Harford’s Lens: Vignettes of Economic Transformation
Harford’s book employs a vignette format, dedicating each chapter to a single innovation to illustrate its profound economic repercussions. This method allows him to cover a wide breadth of history and technology, from double-entry bookkeeping to shipping containers and mobile banking. By focusing on tangible objects and systems, he makes complex economic concepts accessible and engaging. However, this structure prioritizes breadth over depth, offering snapshot analyses that invite further exploration rather than exhaustive treatment. The cumulative effect is a compelling narrative that shows how incremental changes in tools and processes can cascade into societal transformation.

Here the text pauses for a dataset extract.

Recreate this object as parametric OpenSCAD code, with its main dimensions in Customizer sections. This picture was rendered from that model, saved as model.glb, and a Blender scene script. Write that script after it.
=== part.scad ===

How Innovations Reshape Incentives and Institutions
At the heart of Harford’s analysis is the idea that innovations fundamentally alter economic incentives and institutions. For instance, double-entry bookkeeping, developed in medieval Italy, provided a systematic way to track debits and credits. This innovation enhanced transparency and accountability, enabling the rise of modern capitalism by fostering trust among merchants and investors. Similarly, the shipping container, standardized in the mid-20th century, dramatically reduced the cost of global trade. By simplifying logistics, it reshaped international commerce, incentivized the globalization of supply chains, and necessitated new institutional frameworks like port regulations and trade agreements. In the digital age, mobile banking platforms in regions like East Africa have bypassed traditional banking infrastructure, offering financial services to the unbanked. This has reshaped incentives for saving and entrepreneurship while prompting new institutional discussions around digital currency regulation and financial inclusion.

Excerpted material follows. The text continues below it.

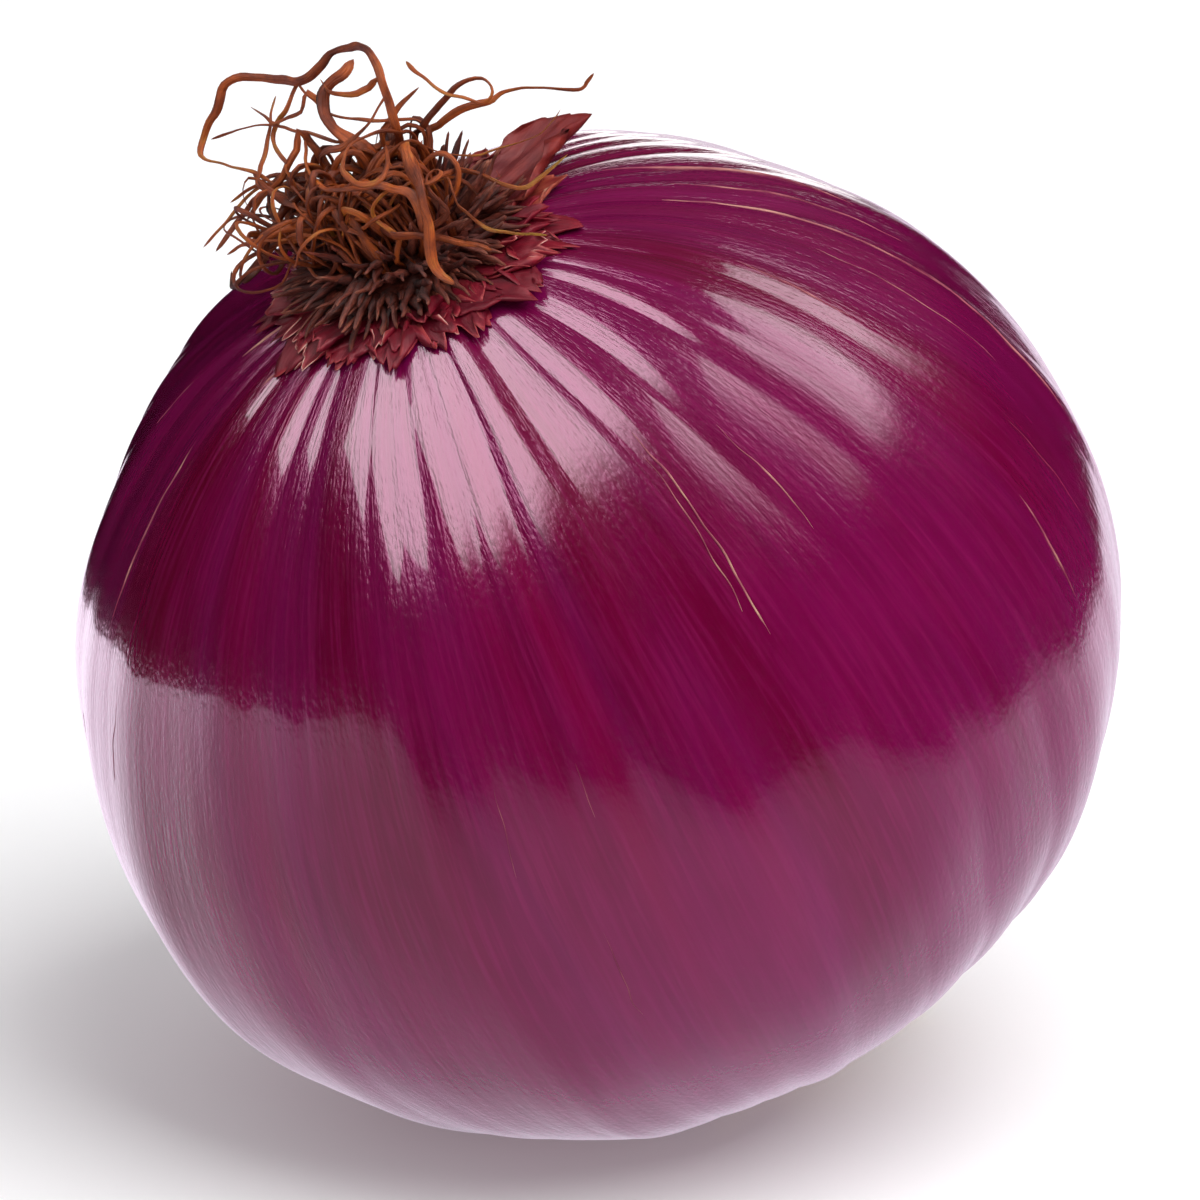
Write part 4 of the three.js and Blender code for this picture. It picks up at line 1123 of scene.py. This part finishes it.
def add_lamp(name, azimuth, elevation, distance, width, height, radiance):
    """A rectangular lamp that faces the bulb. Radiance is what a mirror would show of it."""
    azimuth, elevation = math.radians(azimuth), math.radians(elevation)
    towards = Vector((
        math.cos(azimuth) * math.cos(elevation), math.sin(azimuth) * math.cos(elevation), math.sin(elevation),
    ))
    lamp = bpy.data.lights.new(name, "AREA")
    lamp.shape = "RECTANGLE"
    lamp.size, lamp.size_y = width, height
    lamp.energy = radiance * math.pi * width * height
    placed = add_object(name, lamp)
    placed.location = Vector(CENTRE * MM) + towards * distance
    placed.rotation_mode = "QUATERNION"
    placed.rotation_quaternion = towards.to_track_quat("Z", "Y")
    placed.visible_camera = False
    return placed


def make_world():
    """White where the camera looks past the floor, soft grey light, and a dark room in the gloss."""
    world = bpy.data.worlds.new("studio")
    world.use_nodes = True
    nodes = Nodes(world.node_tree)
    paths = nodes.node("LightPath").outputs
    seen = nodes.mix(paths["Is Glossy Ray"], WORLD_LIGHT, WORLD_GLOSS)
    seen = nodes.mix(paths["Is Camera Ray"], seen, WORLD_WHITE)
    nodes.put(world.node_tree.nodes["Background"].inputs["Color"], seen)
    bpy.context.scene.world = world


def add_disc(name, points, rings, sides, material, tones=None):
    """A flat disc for the studio, with a tone at each point where the material wants one."""
    mesh = bpy.data.meshes.new(name)
    mesh.from_pydata(points, [], disc_faces(rings, sides))
    if tones:
        mesh.attributes.new("tone", "FLOAT", "POINT").data.foreach_set("value", tones)
    mesh.materials.append(material)
    return add_object(name, mesh)


def make_floor():
    """A round pale sweep just under the bulb, which the gloss doesn't see."""
    points = [(0, 0, 0)]
    for ring in FLOOR_RINGS:
        radius = FLOOR_RADIUS * ring
        points += [(radius * math.cos(turn), radius * math.sin(turn), 0) for turn in around(FLOOR_SIDES)]
    floor = add_disc("floor", points, len(FLOOR_RINGS), FLOOR_SIDES, floor_material())
    floor.location = (0, 0, -FLOOR_DROP)
    floor.visible_glossy = False


def make_table():
    """The pale table that only the gloss sees: shaded under the bulb, and fading past its edges."""
    edge = [Vector((x, y, 0)) * MM for x, y, _, _ in TABLE]
    shadow = [point.normalized() * TABLE_SHADOW_RADIUS * MM for point in edge]
    beyond = [point + point.normalized() * fade * MM for point, (_, _, _, fade) in zip(edge, TABLE)]
    tones = [TABLE_SHADOW[0]] + [TABLE_SHADOW[1]] * len(TABLE)
    tones += [radiance for _, _, radiance, _ in TABLE] + [0.0] * len(TABLE)
    points = [(0, 0, 0)] + shadow + edge + beyond
    table = add_disc("table", points, 3, len(TABLE), table_material(), tones)
    table.location = (0, 0, -TABLE_DROP)
    table.visible_camera = False
    table.visible_diffuse = False
    table.visible_shadow = False


bpy.context.scene.view_settings.view_transform = "Standard"
make_camera()
make_world()
make_floor()
make_table()
for softbox in SOFTBOXES:
    add_softbox(*softbox)
skin_piece()
creases()
crown()
stubs()
long_strands()
tangle()
torn_skin()
neck_stalk()
neck_sheets()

The Interplay of Technology and Institutions
A key theme in Harford’s work is that technological breakthroughs alone are insufficient to drive economic change; they must be accompanied by complementary institutional and financial innovations. The plow increased agricultural productivity, but it was the social structures around land ownership and labor that determined its economic impact. Likewise, the invention of the light bulb needed widespread electrical grids and new business models to illuminate the modern world. Harford argues that focusing solely on gadgetry misses the point—the real engines of progress are often the less visible systems that organize how technology is used. This leads to the practical takeaway: institutional and financial innovations matter as much as, if not more than, technological ones. Understanding this interplay helps you analyze why some inventions flourish while others fade, emphasizing the role of policy, culture, and market structures.
Critical Perspectives
While Harford’s vignette format is engaging, it inherently sacrifices depth for breadth. Each chapter offers a concise story, but readers might find themselves wanting more detailed historical context or economic data. This approach risks oversimplification, as complex developments are condensed into neat narratives. Furthermore, some of Harford’s causal claims about single inventions can overstate their independent impact. Economies are complex adaptive systems where change rarely stems from one isolated factor. For example, attributing globalization primarily to the shipping container overlooks concurrent advances in communication, political agreements, and economic policies. A critical reader should appreciate Harford’s accessible storytelling while recognizing that these vignettes are starting points for deeper inquiry, not definitive explanations.
Summary
- Harford profiles fifty innovations, such as double-entry bookkeeping, shipping containers, and mobile banking, to demonstrate how they reshape economic incentives and institutions.
- The book’s vignette format provides wide-ranging accessibility but sacrifices analytical depth in favor of breadth.
- Some causal arguments may overstate the independent role of single inventions; economic change typically involves interconnected technological, social, and institutional factors.
- A core practical insight is that institutional and financial innovations are equally important as technological breakthroughs in driving economic progress.
- Fifty Things That Made the Modern Economy offers a valuable framework for identifying the hidden forces that shape our world, encouraging a holistic view of innovation.